Given problem: Extract, word for word, every line from the one containing "module bail() color(SILVER)" through the one containing "imported = [obj", with both end lines kept.

● ● ●

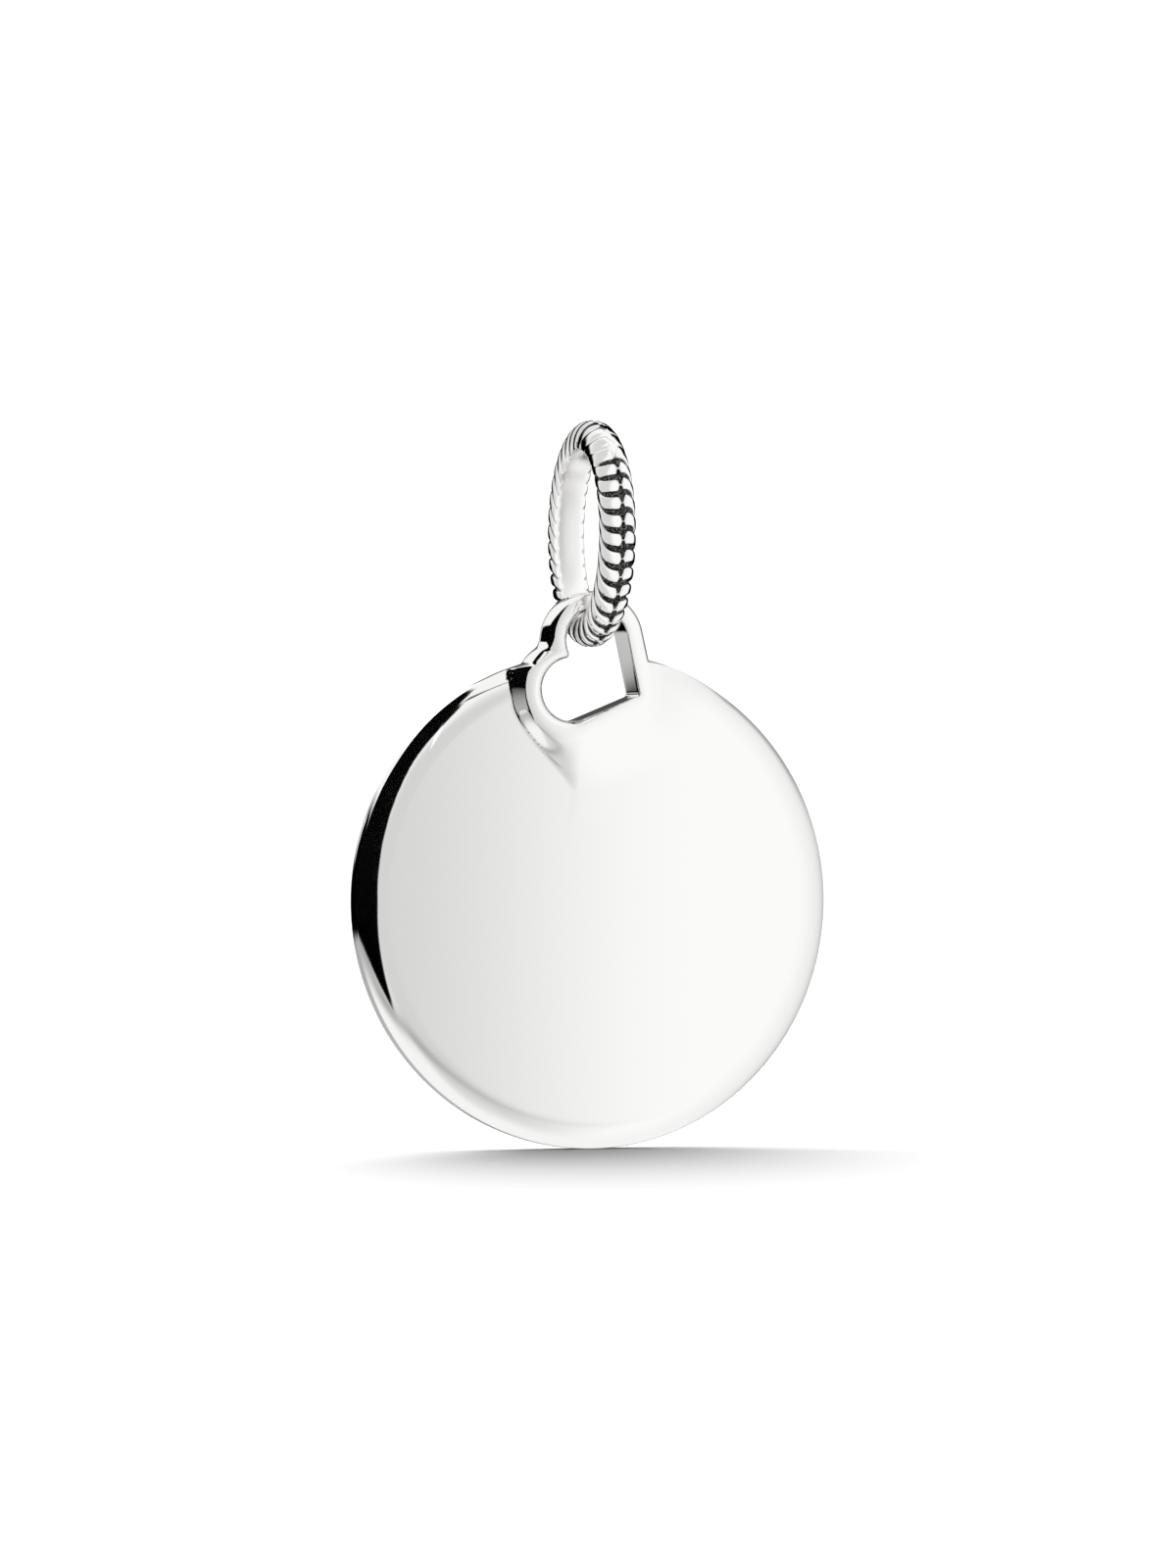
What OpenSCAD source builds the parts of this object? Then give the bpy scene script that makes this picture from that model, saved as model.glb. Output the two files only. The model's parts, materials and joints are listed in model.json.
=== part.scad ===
// Disc pendant: a polished disc with a raised heart-shaped eye, hanging on an oval rope-pattern bail.
// The origin is the chain seat, the highest point of the bail's inner face.
// The chain runs along X, the disc's face looks along -Y and +Z is up. Millimetres.

/* [Disc] */
// Diameter of the disc
disc_d = 20; // [17:0.5:24]
// Thickness of the disc, from its flat back to its flat face
disc_t = 1.4; // [1.2:0.05:1.6]
// Width of the rounded shoulder between the face and the edge
shoulder_w = 1.25; // [0.8:0.05:1.6]
// Depth of the rounded shoulder
shoulder_d = 0.6; // [0.3:0.05:0.8]
// Break on the back edge
back_break = 0.12; // [0.05:0.01:0.2]

/* [Eye] */
// Thickness of the eye, from the disc's flat back to the front of its frame
eye_t = 1.8; // [1.7:0.05:2]
// Radius of the heart opening's two lobes
lobe_r = 1.28; // [1.2:0.02:1.4]
// Distance between the centres of the two lobes
lobe_gap = 2.23; // [2.1:0.01:2.4]
// Distance from the middle of the lobes to the heart's point
heart_len = 2.4; // [2.2:0.05:2.6]
// Angle of the heart's axis below the horizontal
heart_tilt = 28; // [20:1:35]
// Inside radius at the heart's point
point_r = 0.15; // [0.1:0.01:0.3]
// Height of the upper lobe's centre above the disc's edge
eye_rise = 0.5; // [0.3:0.05:0.7]
// Width of the loop's metal round the upper lobe
loop_w = 0.74; // [0.65:0.01:0.9]
// Width that the loop's front edge is rounded back
loop_edge_w = 0.17; // [0.1:0.01:0.3]
// Width of the frame's front round the lower lobe and the point
frame_w = 0.78; // [0.6:0.01:0.9]
// Width of the slope from the frame's front down to the disc's face, round the lower lobe
flank_w = 0.5; // [0.3:0.05:0.7]
// Width of that slope round the point, where the frame fades into the face
point_flank_w = 1.2; // [0.6:0.05:1.5]
// Radius of the hollow where the loop's left side runs into the disc's edge
root_r = 1.4; // [0.8:0.1:1.8]
// Width that the opening's edges are broken, front and back
opening_break = 0.3; // [0.25:0.01:0.35]

/* [Bail] */
// Inside height of the bail
bail_in_h = 6.8; // [6.4:0.05:8.5]
// Inside depth of the bail, from front to back
bail_in_d = 5.6; // [5:0.05:7]
// Thickness of the bail's wire, from its inner face to the crests of the rope
wire_t = 1.24; // [1.1:0.02:1.4]
// Width of the bail's wire at its widest
wire_w = 1.46; // [1.34:0.02:1.6]
// Width of the wire's smooth inner face
inner_face_w = 1.2; // [1:0.02:1.28]
// Distance from one strand of the rope to the next, along the crests
strand_pitch = 0.76; // [0.7:0.02:1.1]
// Depth of the gaps between the strands
strand_d = 0.17; // [0.05:0.01:0.2]
// How far a strand runs ahead along the rope, from its centre groove to its inner edge
strand_slant = 0.55; // [0:0.05:0.7]
// Share of the relief that is left on the polished crown
crown_relief = 0.15; // [0:0.05:1]

/* [Fit] */
// Gap between the bail and the eye that hangs on it
seat_gap = 0.35; // [0.3:0.05:0.5]

/* [Hidden] */
$fn = 120;
SILVER = [0.86, 0.86, 0.87];
// Overlap that joins solids of one casting
lap = 0.05;

// Depths from the middle of the eye's thickness, with the front positive
eye_front = eye_t / 2;
back_plane = -eye_t / 2;
face_plane = back_plane + disc_t;
frame_h = eye_front - face_plane;

// Heights from the chain seat. The disc swings about the upper lobe's centre, because the
// lobe slides over the bail's wire.
eye_top_in_z = -bail_in_h + seat_gap;
upper_lobe = [0, eye_top_in_z - lobe_r];
disc_r = disc_d / 2;
disc_mid = [0, upper_lobe[1] - eye_rise - disc_r];

// The heart's lower lobe and point, from its tilted axis
function along(angle, length) = length * [cos(angle), sin(angle)];
lower_lobe = upper_lobe + along(-90 - heart_tilt, lobe_gap);
heart_point = (upper_lobe + lower_lobe) / 2 + along(-heart_tilt, heart_len);

// The hollow's centre lies at these distances from the loop's centre and the disc's
loop_r = lobe_r + loop_w;
root_from_loop = loop_r + root_r;
root_from_disc = disc_r + root_r;
loop_above = upper_lobe[1] - disc_mid[1];
root_up = (root_from_disc * root_from_disc - root_from_loop * root_from_loop
           + loop_above * loop_above) / (2 * loop_above);
root_mid = disc_mid + [-sqrt(root_from_disc * root_from_disc - root_up * root_up), root_up];

// Steps of the shoulder's curve, and the profile of the disc from its axis out and back
shoulder_steps = 9;
disc_profile = concat(
    [[0, back_plane], [disc_r - back_break, back_plane], [disc_r, back_plane + back_break]],
    [for (k = [0 : shoulder_steps])
        let (a = 90 * k / shoulder_steps)
        [disc_r - shoulder_w * (1 - cos(a)), face_plane - shoulder_d * (1 - sin(a))]],
    [[0, face_plane]]);

// Turns a flat drawing in X and Y so that it stands in X and Z, with its height towards the front
module upright() rotate([90, 0, 0]) children();

// The straight-sided part of a shape that wraps two circles
function wrap_sides(c1, r1, c2, r2) =
    let (d = c2 - c1, way = atan2(d[1], d[0]), lean = acos((r1 - r2) / norm(d)))
    [c1 + along(way + lean, r1), c2 + along(way + lean, r2),
     c2 + along(way - lean, r2), c1 + along(way - lean, r1)];

module wrapped_pair(c1, r1, c2, r2) {
    translate(c1) circle(r1);
    translate(c2) circle(r2);
    polygon(wrap_sides(c1, r1, c2, r2));
}

// The heart drawn round its three centres, with a radius for each
module heart(upper_r, lower_r, tip_r) {
    wrapped_pair(upper_lobe, upper_r, heart_point, tip_r);
    wrapped_pair(lower_lobe, lower_r, heart_point, tip_r);
}

module opening_outline() heart(lobe_r, lobe_r, point_r);

module loop_outline() heart(loop_r, lobe_r + frame_w, point_r + frame_w);

// Everything that the disc covers, seen from the front
module casting_outline() {
    translate(disc_mid) circle(disc_r);
    loop_outline();
    difference() {
        polygon([disc_mid, upper_lobe, root_mid]);
        translate(root_mid) circle(root_r);
    }
}

// A solid cone frustum between two depths
module frustum(centre, low, high, low_r, high_r)
    translate([centre[0], centre[1], low]) cylinder(h = high - low, r1 = low_r, r2 = high_r, $fn = 48);

// One arm of the heart's raised front, from a lobe to the point, sloping down to its foot
module frame_arm(centre, front_r, slope_w) {
    foot = face_plane - shoulder_d;
    rise = (eye_front - foot) / frame_h;
    hull() {
        frustum(centre, foot, eye_front, front_r + slope_w * rise, front_r);
        frustum(heart_point, foot, eye_front,
                point_r + frame_w + point_flank_w * rise, point_r + frame_w);
    }
}

module frame_front() intersection() {
    union() {
        frame_arm(upper_lobe, loop_r - loop_edge_w, loop_edge_w);
        frame_arm(lower_lobe, lobe_r + frame_w, flank_w);
    }
    translate([0, 0, back_plane]) linear_extrude(eye_t) casting_outline();
}

// The loop and its root, from the back up to where the frame's slopes begin
module loop_block() translate([0, 0, back_plane])
    linear_extrude(disc_t - shoulder_d + lap) difference() {
        casting_outline();
        translate(disc_mid) circle(disc_r - shoulder_w);
    }

module opening_cut() translate([0, 0, back_plane - lap])
    linear_extrude(eye_t + 2 * lap) opening_outline();

// The cut that breaks the opening's front edge, and the same one on the back
module opening_edge_cut() {
    low = eye_front - opening_break;
    high = eye_front + lap;
    grow = opening_break + lap;
    hull() {
        frustum(upper_lobe, low, high, lobe_r, lobe_r + grow);
        frustum(heart_point, low, high, point_r, point_r + grow);
    }
    hull() {
        frustum(lower_lobe, low, high, lobe_r, lobe_r + grow);
        frustum(heart_point, low, high, point_r, point_r + grow);
    }
}

module disc() color(SILVER) upright() difference() {
    union() {
        translate(disc_mid) rotate_extrude() polygon(disc_profile);
        loop_block();
        frame_front();
    }
    opening_cut();
    opening_edge_cut();
    mirror([0, 0, 1]) opening_edge_cut();
}

// The bail's inner face is an ellipse. Its angle t is 0 at the bottom, 90 in front and 180 at the chain.
in_y = bail_in_d / 2;
in_z = bail_in_h / 2;
function oval_point(t) = [-in_y * sin(t), -in_z - in_z * cos(t)];
function oval_outward(t) = let (n = [-in_z * sin(t), -in_y * cos(t)]) n / norm(n);

// The strands are spread evenly over the crests' perimeter
out_y = in_y + wire_t;
out_z = in_z + wire_t;
crest_length = PI * (3 * (out_y + out_z) - sqrt((3 * out_y + out_z) * (out_y + 3 * out_z)));
strands = round(crest_length / strand_pitch);
steps_per_strand = 6;
rings = strands * steps_per_strand;
slant_angle = 360 * strand_slant / crest_length;

// Half of the wire's section, from the inner face's edge at -90 over the widest place at 0 to the crest.
// Columns: angle, share of the relief, share of the centre groove.
ANGLE = 0;
RELIEF = 1;
GROOVE = 2;
half_section = [
    [-90, 0.0, 0],
    [-45, 0.5, 0],
    [0, 1.0, 0],
    [30, 1.0, 0],
    [56, 1.0, 0],
    [74, 1.0, 0.1],
];
crest_station = [90, 1.0, 1];
half_stations = len(half_section);
stations = 2 * half_stations + 1;

// The stations run from the left edge of the inner face over the crest to its right edge
function station_row(k) = k == half_stations ? crest_station
    : half_section[k < half_stations ? k : stations - 1 - k];
function station_side(k) = sign(k - half_stations);

// The wire is widest at this distance from its inner face
widest = 0.35 * wire_t;
side_w = wire_w / 2;
edge_w = inner_face_w / 2;

// Across the wire and out from its inner face, at an angle of the right half section
function half_point(a) = a < 0
    ? [edge_w + (side_w - edge_w) * cos(a), widest * (1 + a / 90)]
    : [side_w * cos(a), widest + (wire_t - widest) * sin(a)];

// Half the pitch ahead of a gap the strand is at its full height
function crest(step) = sqrt(abs(sin(180 * step / steps_per_strand)));

// The relief fades on the crown, which lies in front of the chain seat
crown_from = 126;
crown_to = 174;
crown_fade = 6;
function ramp(x) = min(1, max(0, x));
function crown(t) = ramp((t - crown_from) / crown_fade) * ramp((crown_to - t) / crown_fade);
function relief(t) = 1 - (1 - crown_relief) * crown(t);

// The same point on its own side, sunk towards the middle of the wire
function section_point(a, side, depth) =
    let (core = [0, widest], p = half_point(a), sunk = core + (p - core) * (1 - depth / norm(p - core)))
    [side * sunk[0], sunk[1]];

function bail_point(ring, k) =
    let (row = station_row(k),
         side = station_side(k),
         t = 360 * ring / rings - slant_angle * side * (90 - row[ANGLE]) / 180,
         cut = max(1 - crest(ring % steps_per_strand), row[GROOVE]),
         p = section_point(row[ANGLE], side, strand_d * row[RELIEF] * cut * relief(t)),
         yz = oval_point(t) + oval_outward(t) * p[1])
    [p[0], yz[0], yz[1]];

module bail() color(SILVER) polyhedron(
    points = [for (ring = [0 : rings - 1], station = [0 : stations - 1]) bail_point(ring, station)],
    faces = [for (ring = [0 : rings - 1], station = [0 : stations - 1])
        let (next_ring = (ring + 1) % rings, next_station = (station + 1) % stations,
             a = ring * stations + station, b = next_ring * stations + station,
             c = next_ring * stations + next_station, d = ring * stations + next_station)
        each [[a, b, c], [a, c, d]]]);

bail();
disc();
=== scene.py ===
# %% [markdown]
# A polished silver pendant: a plain disc that hangs by a heart-shaped eye on an oval ring, the bail. The bail
# is smooth inside and carries two rows of slanted rope strands outside, with blackened gaps. The lesson dresses
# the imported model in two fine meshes, gives them two finishes of silver, and photographs them in a small white
# studio. Everything below is in millimetres until a mesh is written, because a jewel is easiest to think of
# that way.

# %% The frame and its sizes
import json
import math

import bmesh
import bpy
import numpy as np
from mathutils import Matrix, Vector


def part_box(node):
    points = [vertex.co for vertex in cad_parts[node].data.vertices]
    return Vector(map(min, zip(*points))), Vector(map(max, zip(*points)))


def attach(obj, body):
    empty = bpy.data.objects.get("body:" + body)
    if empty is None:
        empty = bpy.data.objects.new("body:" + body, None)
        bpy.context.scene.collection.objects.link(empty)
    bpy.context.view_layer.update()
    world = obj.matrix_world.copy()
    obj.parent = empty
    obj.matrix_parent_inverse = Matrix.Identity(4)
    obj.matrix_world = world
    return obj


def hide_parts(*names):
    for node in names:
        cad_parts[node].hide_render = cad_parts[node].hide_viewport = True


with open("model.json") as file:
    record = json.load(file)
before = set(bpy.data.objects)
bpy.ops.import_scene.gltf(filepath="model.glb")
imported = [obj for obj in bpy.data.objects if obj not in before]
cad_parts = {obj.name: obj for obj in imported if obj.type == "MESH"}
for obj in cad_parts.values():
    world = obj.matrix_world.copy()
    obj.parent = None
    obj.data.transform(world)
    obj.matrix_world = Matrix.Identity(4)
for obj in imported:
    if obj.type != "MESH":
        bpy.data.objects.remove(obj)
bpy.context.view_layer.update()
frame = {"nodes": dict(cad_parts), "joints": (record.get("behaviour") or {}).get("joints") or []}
MM = 0.001
disc_low, disc_high = (np.array(corner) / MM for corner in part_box("disc"))
bail_low, bail_high = (np.array(corner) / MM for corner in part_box("bail"))
hinge = np.array(frame["joints"][0]["pos_m"]) / MM
print("disc", disc_low.round(2), disc_high.round(2), "bail", bail_low.round(2), bail_high.round(2))

# %% [markdown]
# ## A ring of rings
# Both pieces are rings in the mathematician's sense: the disc has one hole, the eye, and the bail has one hole,
# for the chain. A flat grid can be rolled into either one. Its rows run once round the hole and its columns run
# once round the metal, so the two pairs of opposite borders meet and are welded. The grid operator makes the
# faces, and each piece then only has to say where a point of the grid goes. The alternative, cutting one solid
# out of another with booleans, leaves uneven faces along every cut, and a mirror finish shows each of them.

# %% A grid that is rolled into a ring
def rolled_grid(name, places, **kept):
    """A closed mesh from places[row, column] = (x, y, z) in millimetres. Rows and columns close on themselves.
    Each kept value is stored on the points under its own name, for a finish to read."""
    rows, columns = places.shape[:2]
    closed = np.pad(places, ((0, 1), (0, 1), (0, 0)), mode="wrap")
    bm = bmesh.new()
    layers = [bm.verts.layers.float.new(title) for title in kept]
    values = [np.pad(table, ((0, 1), (0, 1)), mode="wrap").reshape(-1) for table in kept.values()]
    bmesh.ops.create_grid(bm, x_segments=columns, y_segments=rows, size=1.0)
    for vert, place, *numbers in zip(bm.verts, closed.reshape(-1, 3) * MM, *values):
        vert.co = place
        for layer, number in zip(layers, numbers):
            vert[layer] = number
    bmesh.ops.remove_doubles(bm, verts=bm.verts, dist=1e-9)
    bmesh.ops.recalc_face_normals(bm, faces=bm.faces)
    for face in bm.faces:
        face.smooth = True
    mesh = bpy.data.meshes.new(name)
    bm.to_mesh(mesh)
    bm.free()
    piece = bpy.data.objects.new(name, mesh)
    bpy.context.scene.collection.objects.link(piece)
    print(name, len(mesh.vertices), "points", len(mesh.polygons), "faces")
    return piece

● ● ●

Exercise response:
module bail() color(SILVER) polyhedron(
    points = [for (ring = [0 : rings - 1], station = [0 : stations - 1]) bail_point(ring, station)],
    faces = [for (ring = [0 : rings - 1], station = [0 : stations - 1])
        let (next_ring = (ring + 1) % rings, next_station = (station + 1) % stations,
             a = ring * stations + station, b = next_ring * stations + station,
             c = next_ring * stations + next_station, d = ring * stations + next_station)
        each [[a, b, c], [a, c, d]]]);

bail();
disc();
=== scene.py ===
# %% [markdown]
# A polished silver pendant: a plain disc that hangs by a heart-shaped eye on an oval ring, the bail. The bail
# is smooth inside and carries two rows of slanted rope strands outside, with blackened gaps. The lesson dresses
# the imported model in two fine meshes, gives them two finishes of silver, and photographs them in a small white
# studio. Everything below is in millimetres until a mesh is written, because a jewel is easiest to think of
# that way.

# %% The frame and its sizes
import json
import math

import bmesh
import bpy
import numpy as np
from mathutils import Matrix, Vector


def part_box(node):
    points = [vertex.co for vertex in cad_parts[node].data.vertices]
    return Vector(map(min, zip(*points))), Vector(map(max, zip(*points)))


def attach(obj, body):
    empty = bpy.data.objects.get("body:" + body)
    if empty is None:
        empty = bpy.data.objects.new("body:" + body, None)
        bpy.context.scene.collection.objects.link(empty)
    bpy.context.view_layer.update()
    world = obj.matrix_world.copy()
    obj.parent = empty
    obj.matrix_parent_inverse = Matrix.Identity(4)
    obj.matrix_world = world
    return obj


def hide_parts(*names):
    for node in names:
        cad_parts[node].hide_render = cad_parts[node].hide_viewport = True


with open("model.json") as file:
    record = json.load(file)
before = set(bpy.data.objects)
bpy.ops.import_scene.gltf(filepath="model.glb")
imported = [obj for obj in bpy.data.objects if obj not in before]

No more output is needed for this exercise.